Its shape depends on `layout`. For `layout='TNC'`, this
input has shape `(sequence_length, batch_size, alphabet_size)`
Note that the last dimension with index `alphabet_size-1` is reserved for special
blank character.
`label` is the label index matrix with zero-indexed labels.
Its shape depends on `label_layout`. For `label_layout='TN'`, this
input has shape `(label_sequence_length, batch_size)`. Padding mask of value ``-1``
is available for dealing with unaligned label lengths.
When `label_lengths` is specified, label lengths are directly used and padding mask
is not allowed in the label.
When `label_lengths` is not specified, the first occurrence of ``-1``
in each sample marks the end of the label sequence of that sample.
For example, suppose the vocabulary is `[a, b, c]`, and in one batch we have three
sequences 'ba', 'cbb', and 'abac'. We can index the labels as `{'a': 0, 'b': 1, 'c': 2}`.
The alphabet size should be 4, and we reserve the channel index 3 for blank label
in data tensor. The padding mask value for extra length is -1, so the resulting `label`
tensor should be padded to be::
[[1, 0, -1, -1], [2, 1, 1, -1], [0, 1, 0, 2]]
`data_lengths` is optional and defaults to None.
When specified, it represents the actual lengths of data.
The shape should be (batch_size,).
If None, the data lengths are treated as being equal to the max sequence length.

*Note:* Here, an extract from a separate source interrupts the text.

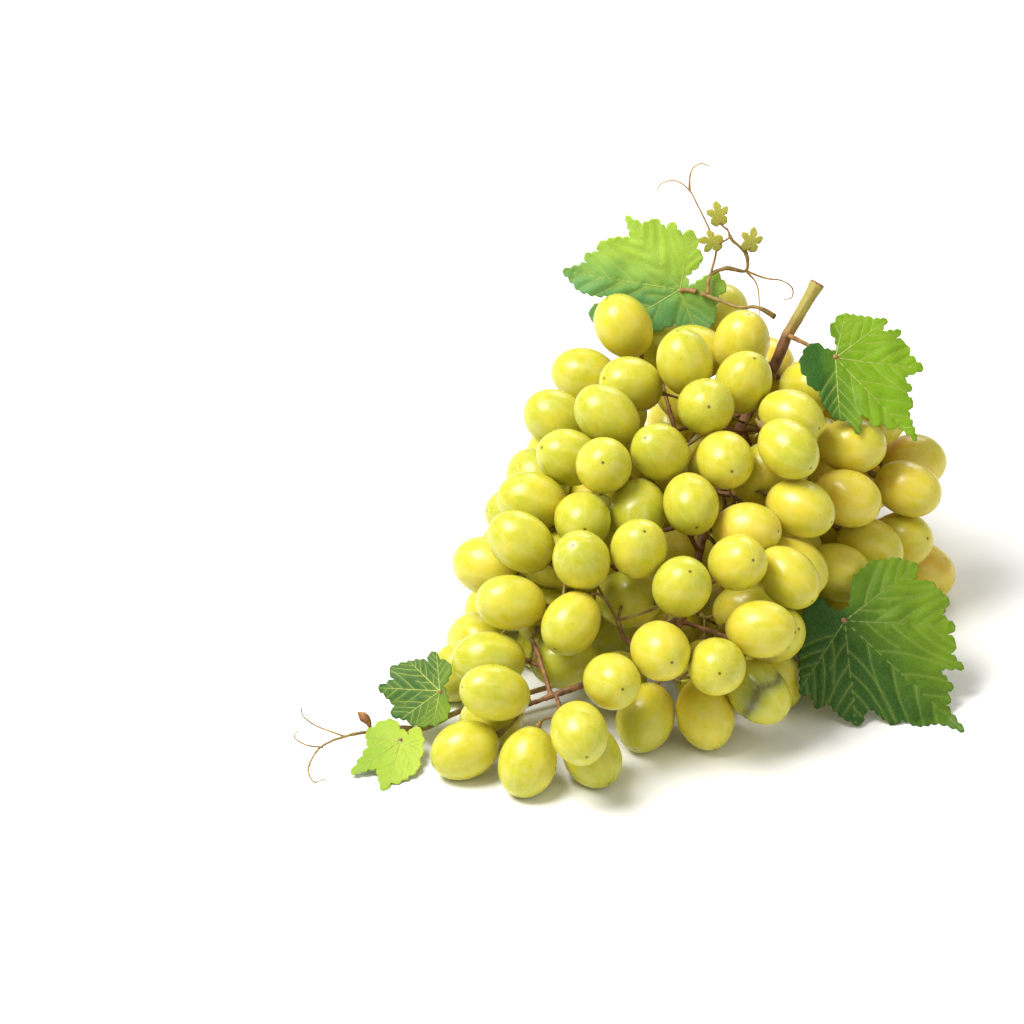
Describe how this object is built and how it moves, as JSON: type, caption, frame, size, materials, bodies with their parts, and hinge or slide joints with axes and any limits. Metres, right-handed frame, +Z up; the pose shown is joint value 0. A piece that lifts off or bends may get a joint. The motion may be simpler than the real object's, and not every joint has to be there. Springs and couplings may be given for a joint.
{
  "type": "bunch of white grapes with leaves",
  "caption": "Bunch of oval white table grapes lying down, on a branched stem with vine leaves, a cut peduncle, young shoots and curling tendrils.",
  "frame": {"origin": "middle of the bounding box, at the height of the surface that the bunch lies on", "axes": "+Z up; +Y from the tip of the bunch towards its cut stem; +X to the right, seen from the tip"},
  "size_m": [0.239, 0.2332, 0.1505],
  "materials": {
    "berries": "thin waxy grape skin, yellow-green turning amber, half translucent",
    "stem": "dry brown woody stem, green under the bark",
    "shoot": "thin tan-brown shoot and tendrils",
    "leaf": "matt vine leaf, dark green to yellow-green, with pale veins",
    "young_leaf": "matt young leaf, ochre-green"
  },
  "bodies": {
    "root": {"cane_arch": "stem", "leaf_high_left": "leaf", "leaf_high_right": "leaf", "leaf_low_bright": "leaf", "leaf_low_dark": "leaf", "leaf_low_right": "leaf", "side_shoot": "shoot", "sprig_01": "berries", "sprig_02": "berries", "sprig_03": "berries", "sprig_04": "berries", "sprig_05": "berries", "sprig_06": "berries", "sprig_07": "berries", "sprig_08": "berries", "sprig_09": "berries", "sprig_10": "berries", "sprig_11": "berries", "sprig_12": "berries", "sprig_13": "berries", "sprig_14": "berries", "sprig_15": "berries", "sprig_16": "berries", "sprig_17": "berries", "sprig_18": "berries", "sprig_19": "berries", "sprig_20": "berries", "sprig_21": "berries", "sprig_22": "berries", "sprig_23": "berries", "sprig_24": "berries", "sprig_25": "berries", "sprig_26": "berries", "sprig_27": "berries", "sprig_28": "berries", "sprig_29": "berries", "sprig_30": "berries", "sprig_31": "berries", "sprig_32": "berries", "sprig_33": "berries", "sprig_34": "berries", "sprig_35": "berries", "sprig_36": "berries", "sprig_37": "berries", "sprig_38": "berries", "sprig_39": "berries", "sprig_40": "berries", "sprig_41": "berries", "sprig_42": "berries", "sprig_43": "berries", "sprig_44": "berries", "stem_skeleton": "stem", "upper_shoot": "shoot", "young_leaf_1": "young_leaf", "young_leaf_2": "young_leaf", "young_leaf_3": "young_leaf"}
  },
  "joints": []
}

This should be used as the third argument when calling this loss.
`label_lengths` is optional and defaults to None.
When specified, it represents the actual lengths of labels.
The shape should be (batch_size,).
If None, the label lengths are derived from the first occurrence of
the value specified by `padding_mask`.
This should be used as the fourth argument when calling this loss.
Output shape:
The CTC loss output has the shape (batch_size,).